Through this set of concrete reforms member states can solidify their vision for the RBAs to enhance leadership, coordination and governance.
With progress towards SDG2 stalled and COVID-19 estimated to have made millions of people food insecure in 2021, there is a need for the RBAs to provide leadership and to coordinate activities to achieve SDG2. This paper offers five specific proposals around RBA leadership, governance and coordination that could play a part in an overall set of actions to facilitate progress towards SDG2.
These are aligned with the direction member states have requested in recent years and offer specific proposals consistent with the recommendations of the joint evaluation report on collaboration among the RBAs. They reflect the emerging views articulated in the interviews conducted for this paper. The proposals seek to build on these perspectives and to solidify this direction through concrete actions.

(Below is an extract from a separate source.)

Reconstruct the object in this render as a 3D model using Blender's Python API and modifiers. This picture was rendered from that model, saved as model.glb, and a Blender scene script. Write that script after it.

Promoting these reforms will not be easy because of different governance structures, voting systems and member state representation among the RBAs. There is also the possibility of reluctance from the RBA leadership, members and vested interests. These challenges can only be overcome if there is strong and sustained commitment to improved leadership and coordination across all member states and stakeholders, and if member states, in particular, provide the necessary leadership for change. Among the member states, there are those that have a critical formal role through governing bodies and those that have influence as a result of their economic and geopolitical position in the world. Leadership from these key member states is crucial.
While this paper offers five specific proposals, implementing them requires careful planning to avoid potential pitfalls. For example, institutional reform could increase inefficiency rather than lead to efficiency gains if not executed properly. Some of the proposals relate to outside entities and their engagement in the specifics of any actions would be critical. Yet given the necessity for progress on SDG2 and the urgency to address rising food insecurity due to COVID-19, reforms are needed sooner rather than later.